Britannica’s executive editor, Ted Pappas.
“The premise is that Wikipedia and Britannica can be compared. Wikipedia has shown that if you let people contribute they will. But all to often they contribute their bias, opinions and outright falsehoods. Too often Wikipedia is a forum that launches into character defamation, these are the sorts of fundamental publishing vices that no vetted publication would fall prey to which is why it is so absurd to lump gross offenses in publishing to typos in Britannica articles. They are fundamentally different.”

“Comparing articles from children’s products to Wikipedia, and taking Yearbook articles, something written about a 12-month period, to a Wikipedia article is absurd. There is also this ludicrous attempt to justify this by saying that Nature was doing a comparison of websites.

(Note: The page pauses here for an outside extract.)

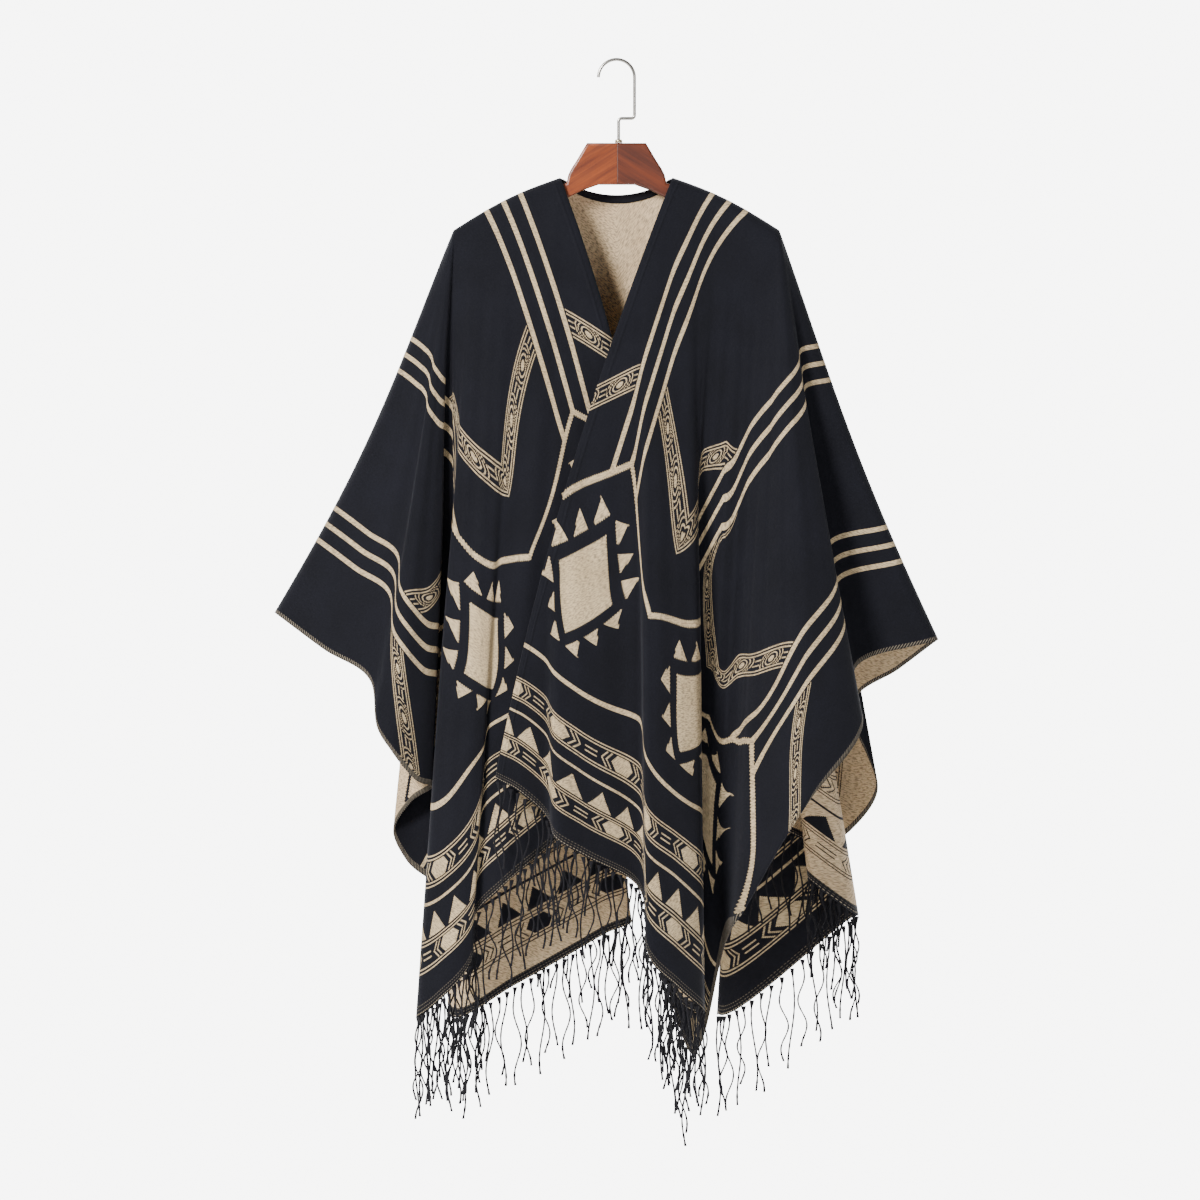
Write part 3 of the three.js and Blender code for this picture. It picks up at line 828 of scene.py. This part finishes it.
class Finish:
    """A material with its shader, and the few kinds of node that the finishes use."""

    def __init__(self, name):
        self.material = bpy.data.materials.new(name)
        self.material.use_nodes = True
        self.tree = self.material.node_tree
        self.shader = self.tree.nodes["Principled BSDF"]

    def node(self, kind, settings=None, inputs=None):
        made = self.tree.nodes.new(kind)
        for key, value in (settings or {}).items():
            setattr(made, key, value)
        for key, value in (inputs or {}).items():
            self.feed(made.inputs[key], value)
        return made

    def feed(self, socket, value):
        if isinstance(value, Value):
            self.tree.links.new(value.socket, socket)
        elif hasattr(value, "is_output"):
            self.tree.links.new(value, socket)
        else:
            socket.default_value = value

    def set(self, **values):
        for key, value in values.items():
            self.feed(self.shader.inputs[key.replace("_", " ")], value)

    def value(self, socket):
        return Value(self.tree, socket)

    def flat_place(self):
        """Place on the flat cloth, in millimetres."""
        spot = self.node("ShaderNodeUVMap", {"uv_map": "UVMap"})
        parts = self.node("ShaderNodeSeparateXYZ", inputs={0: spot.outputs[0]})
        return self.value(parts.outputs[0]) * 1000.0, self.value(parts.outputs[1]) * 1000.0

    def point(self):
        """Place in space, in millimetres."""
        spot = self.node("ShaderNodeTexCoord")
        parts = self.node("ShaderNodeSeparateXYZ", inputs={0: spot.outputs["Object"]})
        return [self.value(out) * 1000.0 for out in parts.outputs]

    def noise(self, x, y, z=0.0, detail=2.0):
        """Soft noise from 0 to 1, whose blobs are about one unit of x, y and z across."""
        spot = self.node("ShaderNodeCombineXYZ", inputs={0: x, 1: y, 2: z})
        cloud = self.node(
            "ShaderNodeTexNoise", inputs={"Vector": spot.outputs[0], "Scale": 1.0, "Detail": detail}
        )
        return self.value(cloud.outputs[0])

    def mix(self, share, first, second):
        """Colour between the first and the second."""
        node = self.node("ShaderNodeMix", {"data_type": "RGBA"}, {0: share, 6: first, 7: second})
        return node.outputs[2]

    def bump(self, height, distance, strength):
        """Relief of a height in millimetres."""
        node = self.node(
            "ShaderNodeBump",
            inputs={"Height": height, "Distance": distance * MM, "Strength": strength},
        )
        self.set(Normal=node.outputs[0])


def side_lines(across, half):
    """Two thin lines along each side of a band."""
    first = across.line(half - SIDE_LINE["first"], SIDE_LINE["half"])
    return first.either(across.line(half - SIDE_LINE["second"], SIDE_LINE["half"]))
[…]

Nothing in their study intimates it was a study of websites."

“The idea of excepting a 350-word intro to a 6,000 word article [on lipids] and sending only this is absurd. And to allow reviewers to criticise us for not finding these omission in an article because they have only been given a 350-word introduction is a major flaw in the methodology. Who chooses the excerpts? Nature’s editors had no right to change these, and pass these off as Britannica articles. Anyone who had to write 350 words on lipids would approach this very differently to someone having to write 6,000”.

“We’ll never know if they were biased from the beginning. Everything from day one, their refusal to give us the data through the heights of criticism, to the pro-Wikipedia material that accompanied the release, gives us reason to suspect there was bias from the beginning.

“I’m sure there will a continuing discussion about nature and the future of knowledge and how it should be codified and consumed. There is room in this world for many sources of information, and we are confident about our place in that world and know we are not the only source, and never have been”.